The problem? His “content” — and his DJ sets — are mind-numbingly dull. But Mr. Normal still attracts waves of techno tourists — the last ones to the dying party — who in turn, bring even more boring people… and their phones.
The Networker
Often also a promoter or club owner. Gets booked because:
A) He books the people who book him
B) Hands out drugs backstage
C) Is a relentless promo machine
D) Plays bland and safe, always available for warm-up or graveyard shifts
Mr. Social
His greatest skill? Always smiling, hugging everyone, and avoiding the classic DJ backstabbing. Weekly downloader of the Beatport Top 50 across all trending genres.
The Hero
Had a few sub-hits back when it required real patience to tame a hardware sampler. Met the right people at the right time. Had a rent-controlled flat and an inheritance. Now hides his bald spot under a quirky hat. Coasting on the past, playing festivals, endlessly remixing himself, popping up on label comps that play in designer stores.
The Survivor
Seen it all, heard it all — and now hates both music and people. But hey, it’s a job. Reads the dancefloor like a canary in a coal mine.

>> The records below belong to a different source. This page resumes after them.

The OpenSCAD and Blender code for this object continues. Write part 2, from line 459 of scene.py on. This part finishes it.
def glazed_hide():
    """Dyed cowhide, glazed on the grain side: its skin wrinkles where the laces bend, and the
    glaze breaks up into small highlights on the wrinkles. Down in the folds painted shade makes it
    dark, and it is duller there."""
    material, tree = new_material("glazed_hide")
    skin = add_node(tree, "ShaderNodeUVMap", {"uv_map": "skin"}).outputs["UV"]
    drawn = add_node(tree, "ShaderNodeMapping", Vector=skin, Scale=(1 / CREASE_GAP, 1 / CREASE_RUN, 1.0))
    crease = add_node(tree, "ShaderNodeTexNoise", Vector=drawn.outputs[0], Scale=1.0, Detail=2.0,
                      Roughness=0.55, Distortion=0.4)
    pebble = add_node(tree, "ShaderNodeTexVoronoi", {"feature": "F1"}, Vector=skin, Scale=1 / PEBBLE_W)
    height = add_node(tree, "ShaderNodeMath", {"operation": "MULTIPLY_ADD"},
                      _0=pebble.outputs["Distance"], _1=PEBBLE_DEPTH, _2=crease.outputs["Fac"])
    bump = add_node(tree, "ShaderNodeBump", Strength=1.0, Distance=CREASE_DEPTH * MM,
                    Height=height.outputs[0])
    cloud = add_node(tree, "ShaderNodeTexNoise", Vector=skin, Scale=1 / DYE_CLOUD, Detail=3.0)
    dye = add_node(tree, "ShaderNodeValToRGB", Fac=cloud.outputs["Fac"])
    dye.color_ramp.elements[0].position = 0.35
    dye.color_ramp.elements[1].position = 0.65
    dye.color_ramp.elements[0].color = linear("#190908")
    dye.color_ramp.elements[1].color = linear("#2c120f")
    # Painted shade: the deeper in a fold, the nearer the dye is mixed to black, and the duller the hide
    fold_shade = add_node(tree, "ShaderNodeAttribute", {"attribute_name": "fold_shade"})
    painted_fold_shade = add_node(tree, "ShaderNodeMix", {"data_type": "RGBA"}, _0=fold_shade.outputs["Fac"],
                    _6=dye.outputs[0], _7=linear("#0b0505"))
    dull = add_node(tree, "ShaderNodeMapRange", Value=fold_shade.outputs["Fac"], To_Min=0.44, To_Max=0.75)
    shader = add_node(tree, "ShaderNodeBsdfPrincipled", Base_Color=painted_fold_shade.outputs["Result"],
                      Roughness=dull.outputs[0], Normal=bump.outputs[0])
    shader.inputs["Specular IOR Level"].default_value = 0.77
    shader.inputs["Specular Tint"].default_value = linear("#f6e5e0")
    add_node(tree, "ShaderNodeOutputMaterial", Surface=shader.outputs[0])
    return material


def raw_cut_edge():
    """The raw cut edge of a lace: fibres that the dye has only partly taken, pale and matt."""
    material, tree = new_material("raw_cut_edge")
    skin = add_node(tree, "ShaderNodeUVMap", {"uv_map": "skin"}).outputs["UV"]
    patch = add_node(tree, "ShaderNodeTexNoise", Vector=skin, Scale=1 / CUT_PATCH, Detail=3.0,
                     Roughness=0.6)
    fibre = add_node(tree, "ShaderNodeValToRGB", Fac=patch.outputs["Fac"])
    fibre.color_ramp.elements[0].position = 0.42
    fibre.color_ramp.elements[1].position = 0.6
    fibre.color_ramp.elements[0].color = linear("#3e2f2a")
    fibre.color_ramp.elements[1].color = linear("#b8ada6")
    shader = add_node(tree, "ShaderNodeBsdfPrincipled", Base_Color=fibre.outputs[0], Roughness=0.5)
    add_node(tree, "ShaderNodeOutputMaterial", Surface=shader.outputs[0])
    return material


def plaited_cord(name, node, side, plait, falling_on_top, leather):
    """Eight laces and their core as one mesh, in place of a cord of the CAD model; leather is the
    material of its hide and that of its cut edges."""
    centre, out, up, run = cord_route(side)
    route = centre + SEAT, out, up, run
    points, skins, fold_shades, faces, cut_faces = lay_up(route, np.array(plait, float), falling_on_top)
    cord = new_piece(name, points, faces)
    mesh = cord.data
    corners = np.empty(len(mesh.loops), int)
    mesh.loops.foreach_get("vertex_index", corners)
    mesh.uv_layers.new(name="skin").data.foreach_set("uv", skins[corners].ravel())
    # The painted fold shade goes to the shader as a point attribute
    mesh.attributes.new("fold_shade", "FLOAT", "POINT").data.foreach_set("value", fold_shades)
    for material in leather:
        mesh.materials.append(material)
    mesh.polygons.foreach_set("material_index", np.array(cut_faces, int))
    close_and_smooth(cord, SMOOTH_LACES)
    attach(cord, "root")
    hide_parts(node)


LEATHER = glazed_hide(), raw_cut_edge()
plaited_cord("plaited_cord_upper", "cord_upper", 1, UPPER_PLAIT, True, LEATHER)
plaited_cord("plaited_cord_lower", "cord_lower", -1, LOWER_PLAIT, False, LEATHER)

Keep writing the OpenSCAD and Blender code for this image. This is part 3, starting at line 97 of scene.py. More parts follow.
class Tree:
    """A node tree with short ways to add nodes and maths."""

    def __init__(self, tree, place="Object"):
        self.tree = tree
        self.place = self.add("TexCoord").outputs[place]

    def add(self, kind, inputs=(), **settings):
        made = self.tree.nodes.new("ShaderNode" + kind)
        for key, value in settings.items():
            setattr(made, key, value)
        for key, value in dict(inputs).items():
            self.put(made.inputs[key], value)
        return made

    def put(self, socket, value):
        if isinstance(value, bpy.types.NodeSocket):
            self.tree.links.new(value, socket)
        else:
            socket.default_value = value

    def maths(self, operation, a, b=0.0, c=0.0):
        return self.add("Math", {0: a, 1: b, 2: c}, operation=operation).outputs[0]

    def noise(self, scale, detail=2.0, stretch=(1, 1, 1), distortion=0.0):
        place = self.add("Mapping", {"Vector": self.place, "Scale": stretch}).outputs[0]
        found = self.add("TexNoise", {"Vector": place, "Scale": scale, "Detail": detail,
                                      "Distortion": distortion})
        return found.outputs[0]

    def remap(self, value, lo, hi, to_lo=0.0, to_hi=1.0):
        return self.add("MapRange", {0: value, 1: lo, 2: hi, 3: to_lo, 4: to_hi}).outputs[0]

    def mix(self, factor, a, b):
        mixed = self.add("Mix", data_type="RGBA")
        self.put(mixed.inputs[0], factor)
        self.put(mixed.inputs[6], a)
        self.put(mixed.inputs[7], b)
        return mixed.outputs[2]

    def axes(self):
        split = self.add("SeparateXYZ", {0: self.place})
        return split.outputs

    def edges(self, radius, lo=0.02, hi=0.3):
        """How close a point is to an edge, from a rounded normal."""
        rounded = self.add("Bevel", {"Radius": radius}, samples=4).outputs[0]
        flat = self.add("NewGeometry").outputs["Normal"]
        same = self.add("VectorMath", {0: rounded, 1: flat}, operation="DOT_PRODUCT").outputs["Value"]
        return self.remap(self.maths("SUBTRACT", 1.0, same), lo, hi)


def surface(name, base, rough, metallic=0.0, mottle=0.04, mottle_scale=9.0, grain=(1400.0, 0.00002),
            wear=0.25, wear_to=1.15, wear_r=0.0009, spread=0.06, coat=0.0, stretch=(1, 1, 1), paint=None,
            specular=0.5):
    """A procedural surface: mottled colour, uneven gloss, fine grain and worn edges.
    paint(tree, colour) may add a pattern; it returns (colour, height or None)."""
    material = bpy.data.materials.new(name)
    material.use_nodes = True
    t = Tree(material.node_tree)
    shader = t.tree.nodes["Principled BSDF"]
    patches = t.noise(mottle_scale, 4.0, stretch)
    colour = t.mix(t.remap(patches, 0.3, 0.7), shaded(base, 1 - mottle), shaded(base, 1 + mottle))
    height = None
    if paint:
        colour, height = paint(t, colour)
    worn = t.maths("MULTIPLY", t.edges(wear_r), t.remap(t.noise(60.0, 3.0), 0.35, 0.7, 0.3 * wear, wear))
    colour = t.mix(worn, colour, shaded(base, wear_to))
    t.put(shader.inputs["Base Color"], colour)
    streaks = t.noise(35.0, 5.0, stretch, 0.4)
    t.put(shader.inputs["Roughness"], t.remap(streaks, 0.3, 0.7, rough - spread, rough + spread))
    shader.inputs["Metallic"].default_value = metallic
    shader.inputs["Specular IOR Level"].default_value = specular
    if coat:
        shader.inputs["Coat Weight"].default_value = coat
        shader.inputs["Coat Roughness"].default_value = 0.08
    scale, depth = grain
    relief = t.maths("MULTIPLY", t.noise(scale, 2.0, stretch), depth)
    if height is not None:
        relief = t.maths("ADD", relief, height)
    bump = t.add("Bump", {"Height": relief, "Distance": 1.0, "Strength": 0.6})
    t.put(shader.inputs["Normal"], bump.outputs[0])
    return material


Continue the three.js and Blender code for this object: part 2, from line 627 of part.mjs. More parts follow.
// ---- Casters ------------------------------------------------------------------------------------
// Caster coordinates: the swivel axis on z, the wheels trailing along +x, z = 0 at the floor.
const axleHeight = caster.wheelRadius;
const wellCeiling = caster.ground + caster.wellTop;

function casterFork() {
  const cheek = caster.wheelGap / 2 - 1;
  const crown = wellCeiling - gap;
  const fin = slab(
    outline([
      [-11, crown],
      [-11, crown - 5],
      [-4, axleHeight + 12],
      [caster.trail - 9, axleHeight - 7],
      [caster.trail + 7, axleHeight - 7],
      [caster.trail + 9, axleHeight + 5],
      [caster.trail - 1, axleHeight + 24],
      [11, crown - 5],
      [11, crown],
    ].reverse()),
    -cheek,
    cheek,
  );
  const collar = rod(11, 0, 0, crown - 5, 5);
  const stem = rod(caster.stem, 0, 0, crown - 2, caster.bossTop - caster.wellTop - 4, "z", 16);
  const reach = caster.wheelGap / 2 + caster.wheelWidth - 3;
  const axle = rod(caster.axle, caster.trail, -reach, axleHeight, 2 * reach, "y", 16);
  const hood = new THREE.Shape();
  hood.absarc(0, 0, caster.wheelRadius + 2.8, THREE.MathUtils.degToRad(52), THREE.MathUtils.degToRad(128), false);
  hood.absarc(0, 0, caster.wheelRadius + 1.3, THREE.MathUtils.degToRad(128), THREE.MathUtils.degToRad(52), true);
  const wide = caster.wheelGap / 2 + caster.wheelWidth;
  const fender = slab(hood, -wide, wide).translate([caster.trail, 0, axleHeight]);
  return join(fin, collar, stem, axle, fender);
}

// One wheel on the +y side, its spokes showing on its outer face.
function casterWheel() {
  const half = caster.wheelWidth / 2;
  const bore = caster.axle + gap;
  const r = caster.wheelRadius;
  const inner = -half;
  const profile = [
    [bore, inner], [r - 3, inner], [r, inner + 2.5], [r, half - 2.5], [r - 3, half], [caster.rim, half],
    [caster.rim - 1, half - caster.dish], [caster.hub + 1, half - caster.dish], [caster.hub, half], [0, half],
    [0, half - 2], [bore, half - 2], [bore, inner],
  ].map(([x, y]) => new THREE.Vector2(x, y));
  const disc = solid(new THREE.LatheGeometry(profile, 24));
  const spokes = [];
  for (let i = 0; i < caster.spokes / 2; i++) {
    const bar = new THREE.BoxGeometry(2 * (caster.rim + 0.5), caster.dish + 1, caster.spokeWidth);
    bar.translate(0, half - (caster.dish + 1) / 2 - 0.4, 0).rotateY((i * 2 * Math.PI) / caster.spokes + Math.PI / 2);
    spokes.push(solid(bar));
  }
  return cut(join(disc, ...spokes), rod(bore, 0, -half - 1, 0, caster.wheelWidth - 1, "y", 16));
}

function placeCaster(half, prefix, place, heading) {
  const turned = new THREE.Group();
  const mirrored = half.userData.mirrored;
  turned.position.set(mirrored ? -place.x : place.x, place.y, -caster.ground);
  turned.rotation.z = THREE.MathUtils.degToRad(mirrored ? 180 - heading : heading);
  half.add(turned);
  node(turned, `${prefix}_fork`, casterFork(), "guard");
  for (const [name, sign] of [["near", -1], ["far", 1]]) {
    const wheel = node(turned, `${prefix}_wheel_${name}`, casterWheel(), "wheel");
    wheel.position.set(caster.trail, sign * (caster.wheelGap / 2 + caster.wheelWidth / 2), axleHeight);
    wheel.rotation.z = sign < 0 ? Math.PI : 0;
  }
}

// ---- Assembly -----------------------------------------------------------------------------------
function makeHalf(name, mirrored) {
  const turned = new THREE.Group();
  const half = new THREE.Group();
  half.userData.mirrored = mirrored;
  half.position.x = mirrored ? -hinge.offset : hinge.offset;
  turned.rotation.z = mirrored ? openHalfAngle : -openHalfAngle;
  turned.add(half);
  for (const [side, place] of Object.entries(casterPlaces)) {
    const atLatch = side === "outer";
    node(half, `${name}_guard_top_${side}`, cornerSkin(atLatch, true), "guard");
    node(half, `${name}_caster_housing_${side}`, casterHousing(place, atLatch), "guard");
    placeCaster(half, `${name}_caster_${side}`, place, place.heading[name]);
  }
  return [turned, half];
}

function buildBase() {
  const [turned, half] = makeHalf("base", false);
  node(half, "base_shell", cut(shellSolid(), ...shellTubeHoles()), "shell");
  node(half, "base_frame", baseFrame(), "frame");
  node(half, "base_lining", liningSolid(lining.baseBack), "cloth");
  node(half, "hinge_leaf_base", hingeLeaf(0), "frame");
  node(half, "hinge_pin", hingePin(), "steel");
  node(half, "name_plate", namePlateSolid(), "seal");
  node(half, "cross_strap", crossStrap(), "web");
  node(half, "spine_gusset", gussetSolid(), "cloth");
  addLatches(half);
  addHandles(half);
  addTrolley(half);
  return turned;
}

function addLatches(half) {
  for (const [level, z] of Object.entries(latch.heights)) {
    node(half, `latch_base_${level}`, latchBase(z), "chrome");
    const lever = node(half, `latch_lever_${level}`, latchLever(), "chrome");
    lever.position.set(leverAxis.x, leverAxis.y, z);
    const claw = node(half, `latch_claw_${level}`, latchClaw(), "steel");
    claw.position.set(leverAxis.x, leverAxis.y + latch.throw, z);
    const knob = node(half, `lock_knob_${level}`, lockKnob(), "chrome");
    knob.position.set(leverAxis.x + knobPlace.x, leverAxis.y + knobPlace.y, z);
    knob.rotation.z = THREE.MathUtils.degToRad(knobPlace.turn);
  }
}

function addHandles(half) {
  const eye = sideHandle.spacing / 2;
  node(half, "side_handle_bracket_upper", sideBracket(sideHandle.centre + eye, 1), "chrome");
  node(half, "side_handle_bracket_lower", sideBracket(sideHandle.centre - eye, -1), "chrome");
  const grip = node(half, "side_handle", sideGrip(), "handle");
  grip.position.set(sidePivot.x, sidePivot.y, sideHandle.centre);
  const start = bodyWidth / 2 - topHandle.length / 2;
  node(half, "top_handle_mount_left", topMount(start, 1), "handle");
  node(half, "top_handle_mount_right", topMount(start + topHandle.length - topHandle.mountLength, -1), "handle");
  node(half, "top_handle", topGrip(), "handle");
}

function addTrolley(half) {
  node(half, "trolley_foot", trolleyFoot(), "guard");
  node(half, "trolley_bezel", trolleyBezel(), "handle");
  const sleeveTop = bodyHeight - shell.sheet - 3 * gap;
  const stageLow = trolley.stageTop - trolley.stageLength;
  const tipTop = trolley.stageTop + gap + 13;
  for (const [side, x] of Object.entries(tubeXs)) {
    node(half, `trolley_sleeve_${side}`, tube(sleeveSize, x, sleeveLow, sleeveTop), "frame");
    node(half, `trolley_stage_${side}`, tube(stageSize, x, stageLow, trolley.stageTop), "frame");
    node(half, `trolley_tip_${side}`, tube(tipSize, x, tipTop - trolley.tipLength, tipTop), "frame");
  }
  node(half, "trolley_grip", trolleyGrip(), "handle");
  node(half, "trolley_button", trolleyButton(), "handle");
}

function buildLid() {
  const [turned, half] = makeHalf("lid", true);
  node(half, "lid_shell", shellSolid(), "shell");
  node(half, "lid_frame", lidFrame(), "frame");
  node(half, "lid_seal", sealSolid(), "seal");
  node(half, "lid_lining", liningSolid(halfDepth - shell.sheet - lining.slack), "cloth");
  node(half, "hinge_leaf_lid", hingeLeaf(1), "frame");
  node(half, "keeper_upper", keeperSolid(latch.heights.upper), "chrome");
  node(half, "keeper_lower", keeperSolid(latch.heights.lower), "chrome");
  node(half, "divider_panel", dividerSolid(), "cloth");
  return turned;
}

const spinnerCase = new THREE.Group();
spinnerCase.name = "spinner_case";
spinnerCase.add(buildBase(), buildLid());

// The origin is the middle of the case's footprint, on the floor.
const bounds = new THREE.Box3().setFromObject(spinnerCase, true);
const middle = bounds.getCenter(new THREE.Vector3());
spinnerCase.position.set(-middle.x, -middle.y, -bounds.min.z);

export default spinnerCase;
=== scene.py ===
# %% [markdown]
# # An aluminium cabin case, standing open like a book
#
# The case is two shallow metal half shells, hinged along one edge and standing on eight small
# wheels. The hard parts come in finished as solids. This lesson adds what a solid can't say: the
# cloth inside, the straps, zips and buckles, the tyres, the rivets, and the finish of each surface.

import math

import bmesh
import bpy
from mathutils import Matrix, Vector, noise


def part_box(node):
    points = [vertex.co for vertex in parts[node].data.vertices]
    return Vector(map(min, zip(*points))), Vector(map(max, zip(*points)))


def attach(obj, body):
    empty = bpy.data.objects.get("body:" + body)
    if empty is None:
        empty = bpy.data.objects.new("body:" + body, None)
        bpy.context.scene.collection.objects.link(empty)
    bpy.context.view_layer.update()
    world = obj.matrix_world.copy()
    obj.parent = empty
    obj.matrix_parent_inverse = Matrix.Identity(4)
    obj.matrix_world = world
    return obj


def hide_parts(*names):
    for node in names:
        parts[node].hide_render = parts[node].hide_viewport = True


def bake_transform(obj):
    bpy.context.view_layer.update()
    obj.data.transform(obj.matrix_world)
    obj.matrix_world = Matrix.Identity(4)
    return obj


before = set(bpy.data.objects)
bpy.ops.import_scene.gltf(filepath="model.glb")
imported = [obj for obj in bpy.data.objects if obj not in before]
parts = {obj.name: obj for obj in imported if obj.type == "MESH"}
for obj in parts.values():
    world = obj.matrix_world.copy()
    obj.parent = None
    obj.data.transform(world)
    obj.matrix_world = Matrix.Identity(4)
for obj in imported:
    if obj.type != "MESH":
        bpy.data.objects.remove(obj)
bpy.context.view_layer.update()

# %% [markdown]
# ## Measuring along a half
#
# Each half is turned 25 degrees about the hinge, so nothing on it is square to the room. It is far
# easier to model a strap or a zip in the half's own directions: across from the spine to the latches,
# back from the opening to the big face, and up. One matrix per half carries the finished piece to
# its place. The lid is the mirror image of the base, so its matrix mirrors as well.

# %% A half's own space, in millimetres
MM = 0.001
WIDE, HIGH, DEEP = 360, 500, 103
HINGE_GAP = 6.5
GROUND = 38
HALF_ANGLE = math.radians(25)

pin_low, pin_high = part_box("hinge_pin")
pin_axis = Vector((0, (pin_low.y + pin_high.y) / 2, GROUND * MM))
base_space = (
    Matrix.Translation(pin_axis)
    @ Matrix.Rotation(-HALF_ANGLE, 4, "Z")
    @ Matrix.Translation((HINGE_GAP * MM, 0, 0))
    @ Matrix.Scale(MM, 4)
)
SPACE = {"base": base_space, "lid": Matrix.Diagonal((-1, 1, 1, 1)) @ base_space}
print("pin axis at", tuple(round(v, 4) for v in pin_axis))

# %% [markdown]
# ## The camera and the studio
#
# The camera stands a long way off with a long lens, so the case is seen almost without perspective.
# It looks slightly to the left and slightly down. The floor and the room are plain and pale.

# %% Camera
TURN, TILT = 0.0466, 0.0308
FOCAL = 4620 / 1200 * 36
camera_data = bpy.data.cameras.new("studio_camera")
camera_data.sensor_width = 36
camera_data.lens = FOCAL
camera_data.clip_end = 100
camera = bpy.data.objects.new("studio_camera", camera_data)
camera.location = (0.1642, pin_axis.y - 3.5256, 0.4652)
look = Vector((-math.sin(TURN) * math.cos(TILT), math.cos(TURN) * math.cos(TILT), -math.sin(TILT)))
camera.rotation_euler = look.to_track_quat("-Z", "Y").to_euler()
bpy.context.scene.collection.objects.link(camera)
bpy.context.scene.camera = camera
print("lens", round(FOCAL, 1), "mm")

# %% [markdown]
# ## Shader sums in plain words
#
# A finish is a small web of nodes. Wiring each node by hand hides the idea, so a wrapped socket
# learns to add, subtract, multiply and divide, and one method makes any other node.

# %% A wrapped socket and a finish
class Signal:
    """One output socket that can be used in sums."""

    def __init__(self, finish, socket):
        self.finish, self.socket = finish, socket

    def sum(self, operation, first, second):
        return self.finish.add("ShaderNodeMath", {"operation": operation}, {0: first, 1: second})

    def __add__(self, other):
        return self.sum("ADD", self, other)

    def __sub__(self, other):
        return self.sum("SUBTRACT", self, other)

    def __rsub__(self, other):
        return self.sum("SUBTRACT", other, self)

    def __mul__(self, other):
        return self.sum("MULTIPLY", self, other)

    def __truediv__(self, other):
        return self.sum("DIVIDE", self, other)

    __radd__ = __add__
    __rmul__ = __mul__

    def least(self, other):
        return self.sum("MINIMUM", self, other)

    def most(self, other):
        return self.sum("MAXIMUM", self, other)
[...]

Only plays tracks with dancers in the music video, circa 1980–2010. Mostly found at weddings and corporate gigs.
The Balearic Bro
Always ready for a sunset chillout with nylon-string MIDI guitar in a Hawaiian shirt. Everything was better back then. Now plays mostly private gigs for C-list celebs. Even Wham! is Balearic now — especially on rare 12”s.
The Celebrity DJ
Booked for their Instagram value, premixed sets, mic presence — or maybe there’s a tiny DJ under the booth doing the actual mixing?
The Stunt DJ
The club’s answer to Ozzy, Billy Idol, or Neubauten. Will he survive the night? A possible OD? Attracts fellow addicts who see the gig as a legit excuse to throw bags around. Brings back a sense of danger and chaos that clubs haven’t seen in years.
The Monomaniac
A purist DJ who dreams of 1990s Berlin meets 1970s Jamaica — a black hole of purist, floating tech-dub continuum. But do we feel anything? Always in oversized designer shades and a label T-shirt.
Mrs. Global
The demand for female and global DJs has exploded. What we once dismissed as “vacation disco” or “cultural appropriation” is now fully embraced. Buddabar 2.0.

The Dakkedaks
Makes techno sound like lyrical jazz: pure bass flapping and redlining. Aggro without gabber, dark without industrial or drama — just relentless pump. Basically: redlined, guilt-free neo-trance with fake underground airbrush vibes.
The Attack DJ
Raised on gaming and meth, musically ADHD. All energy, no depth. Too much sugar, not enough substance. Probably the only person on this list that actually make something new and raw.
THE MOBILE BIKE DJ
No booking? No problem. Only 1% of DJs get regular gigs — so a heroic new generation is taking the rave to the streets. No booth, no gatekeeping – just Nihola wheels, built-in bass. Watch out for traffic cops, huge potential audience, sonic graffiti – respect!
Pretentious Moi
Well-dressed, low-key guy — styled to perfection. Flirts with classical and gothic aesthetics. Dreams of making a post-punk masterpiece. Drives home sober to apply for arts funding. Should’ve been a lawyer or a designer.
The Scenester
Brings the entire hyped-up posse into the booth — all of them promoters — livestreaming everything and spamming social media like there’s no tomorrow.
REMEMBER: GOD IS NOT A DJ ANYMORE – YOU ARE.